> _Supplied records_:
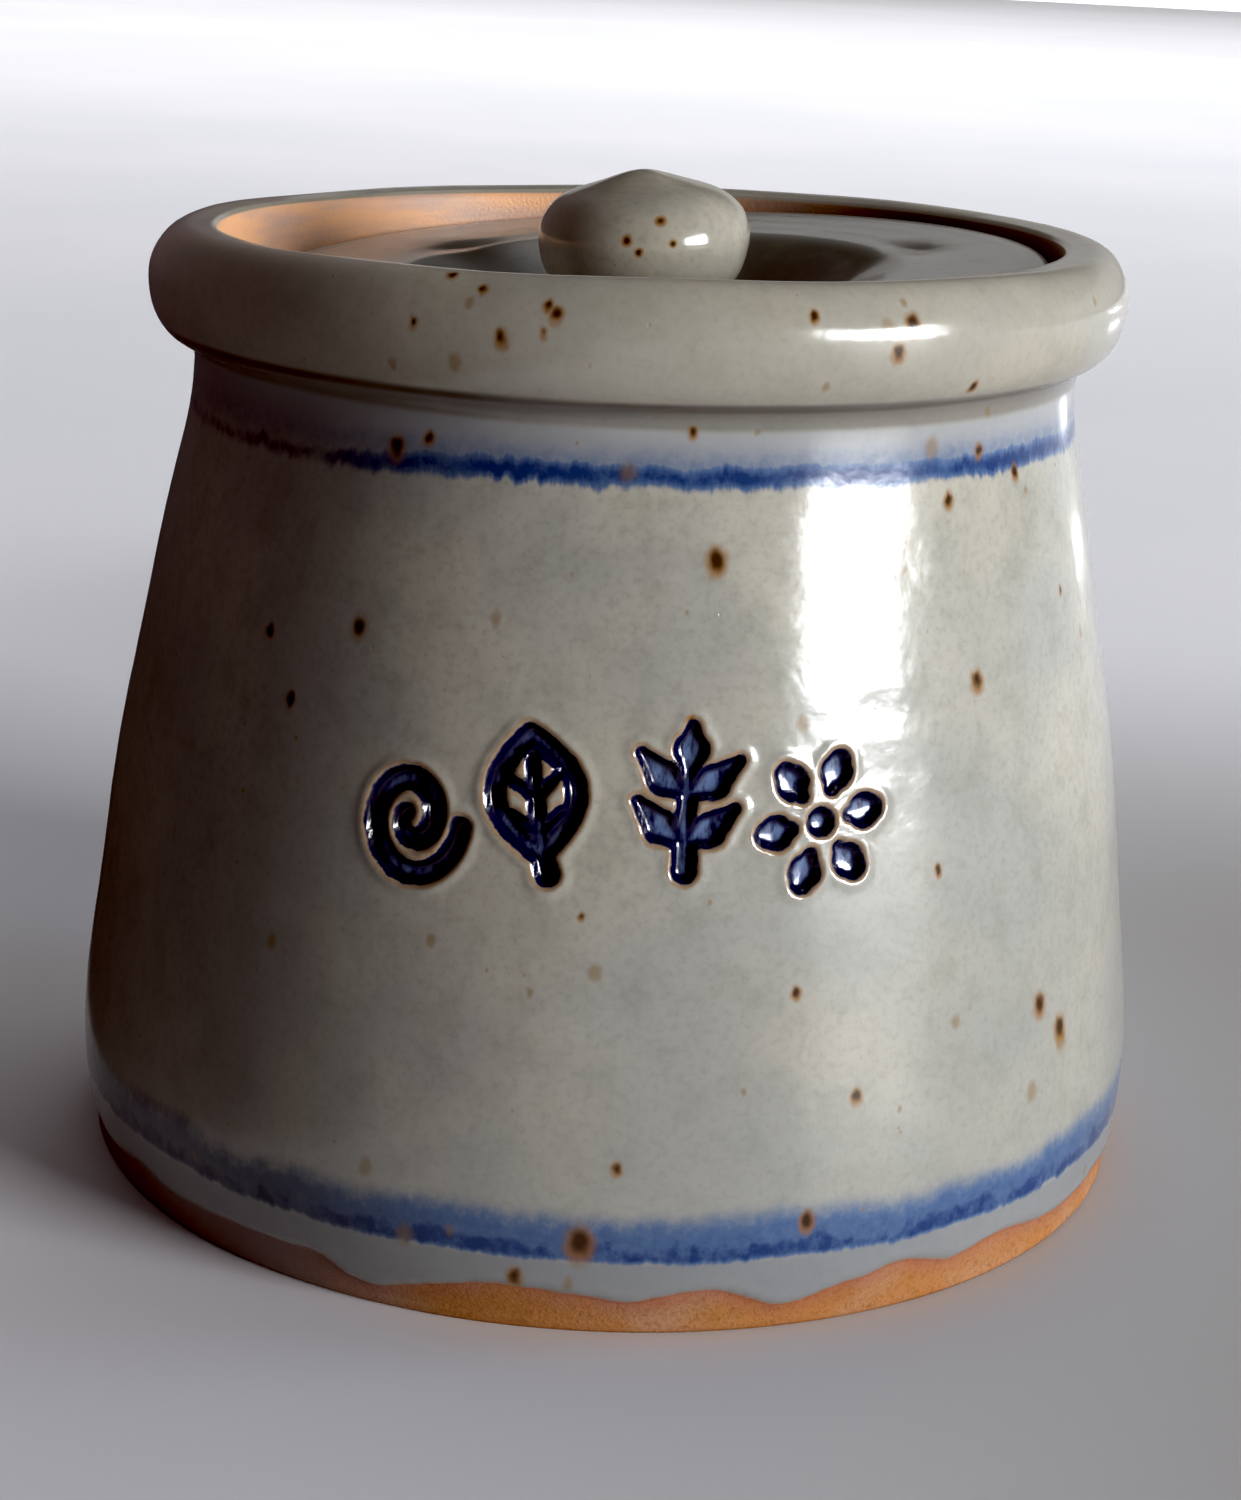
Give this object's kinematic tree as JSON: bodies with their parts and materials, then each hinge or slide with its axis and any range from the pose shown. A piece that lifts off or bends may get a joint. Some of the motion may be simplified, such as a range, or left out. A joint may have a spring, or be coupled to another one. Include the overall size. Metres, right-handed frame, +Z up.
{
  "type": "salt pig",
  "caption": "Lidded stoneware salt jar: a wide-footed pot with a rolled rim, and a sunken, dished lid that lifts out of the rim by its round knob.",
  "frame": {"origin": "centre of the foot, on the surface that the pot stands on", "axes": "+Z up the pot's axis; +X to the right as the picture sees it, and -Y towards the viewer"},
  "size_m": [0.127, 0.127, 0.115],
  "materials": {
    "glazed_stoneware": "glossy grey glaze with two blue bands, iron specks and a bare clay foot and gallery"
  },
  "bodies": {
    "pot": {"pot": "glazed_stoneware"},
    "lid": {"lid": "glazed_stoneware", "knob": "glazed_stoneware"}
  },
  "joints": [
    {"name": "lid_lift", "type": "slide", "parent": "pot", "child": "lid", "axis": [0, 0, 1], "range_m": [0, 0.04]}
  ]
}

==

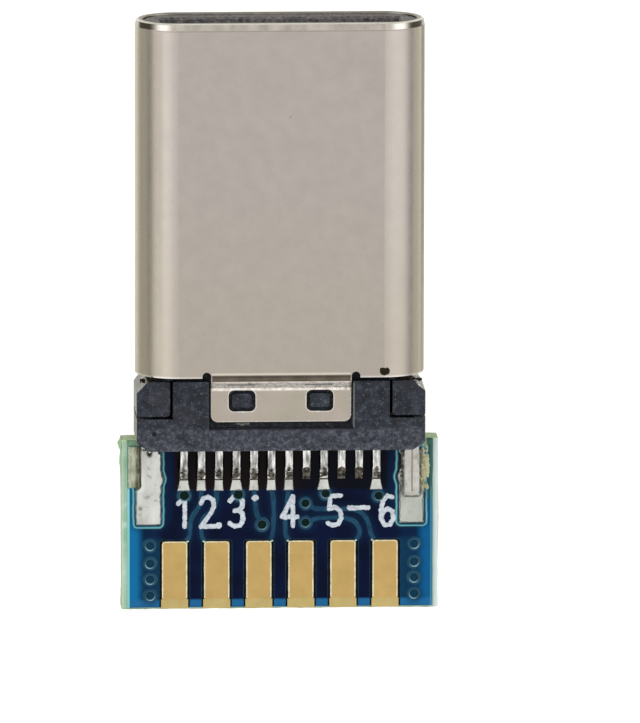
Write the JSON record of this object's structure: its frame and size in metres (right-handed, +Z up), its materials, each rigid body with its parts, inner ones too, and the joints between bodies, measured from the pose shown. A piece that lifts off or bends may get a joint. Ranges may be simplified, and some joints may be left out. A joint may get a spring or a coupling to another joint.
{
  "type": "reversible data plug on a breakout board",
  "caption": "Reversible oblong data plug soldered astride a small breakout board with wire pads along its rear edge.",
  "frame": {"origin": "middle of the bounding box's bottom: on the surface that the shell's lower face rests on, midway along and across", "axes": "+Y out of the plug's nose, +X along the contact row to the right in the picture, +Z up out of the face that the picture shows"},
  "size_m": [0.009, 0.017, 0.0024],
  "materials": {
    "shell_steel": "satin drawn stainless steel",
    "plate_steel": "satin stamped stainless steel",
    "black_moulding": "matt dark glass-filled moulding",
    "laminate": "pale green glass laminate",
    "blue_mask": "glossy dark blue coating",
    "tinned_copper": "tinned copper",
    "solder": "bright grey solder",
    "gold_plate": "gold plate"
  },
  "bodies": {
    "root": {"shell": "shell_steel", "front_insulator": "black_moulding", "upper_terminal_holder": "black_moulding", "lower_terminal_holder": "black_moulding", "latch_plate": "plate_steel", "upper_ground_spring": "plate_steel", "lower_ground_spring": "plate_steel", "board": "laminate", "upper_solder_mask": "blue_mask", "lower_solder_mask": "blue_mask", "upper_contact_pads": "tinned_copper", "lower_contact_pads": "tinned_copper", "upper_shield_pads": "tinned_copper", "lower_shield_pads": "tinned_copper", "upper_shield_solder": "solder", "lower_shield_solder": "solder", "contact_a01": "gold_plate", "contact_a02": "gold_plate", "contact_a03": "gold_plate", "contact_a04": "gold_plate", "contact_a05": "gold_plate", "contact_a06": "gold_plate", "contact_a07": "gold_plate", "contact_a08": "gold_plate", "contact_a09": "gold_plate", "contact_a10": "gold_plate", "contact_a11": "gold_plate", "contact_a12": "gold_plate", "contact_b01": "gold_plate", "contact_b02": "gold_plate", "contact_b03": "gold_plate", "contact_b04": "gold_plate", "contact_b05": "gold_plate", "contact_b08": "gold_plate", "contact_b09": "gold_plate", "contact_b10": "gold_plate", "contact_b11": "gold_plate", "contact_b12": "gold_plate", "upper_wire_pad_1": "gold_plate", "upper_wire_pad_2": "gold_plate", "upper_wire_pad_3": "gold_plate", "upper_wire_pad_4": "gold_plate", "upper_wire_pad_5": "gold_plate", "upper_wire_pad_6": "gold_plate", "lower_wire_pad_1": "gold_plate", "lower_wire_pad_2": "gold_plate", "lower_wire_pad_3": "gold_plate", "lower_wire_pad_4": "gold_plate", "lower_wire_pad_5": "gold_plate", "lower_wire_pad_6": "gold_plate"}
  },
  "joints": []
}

> _What is asked_: Check each line of the records for "materials" and copy the ones that contain it.

> _The result_:
Give this object's kinematic tree as JSON: bodies with their parts and materials, then each hinge or slide with its axis and any range from the pose shown. A piece that lifts off or bends may get a joint. Some of the motion may be simplified, such as a range, or left out. A joint may have a spring, or be coupled to another one. Include the overall size. Metres, right-handed frame, +Z up.
  "materials": {
Write the JSON record of this object's structure: its frame and size in metres (right-handed, +Z up), its materials, each rigid body with its parts, inner ones too, and the joints between bodies, measured from the pose shown. A piece that lifts off or bends may get a joint. Ranges may be simplified, and some joints may be left out. A joint may get a spring or a coupling to another joint.
  "materials": {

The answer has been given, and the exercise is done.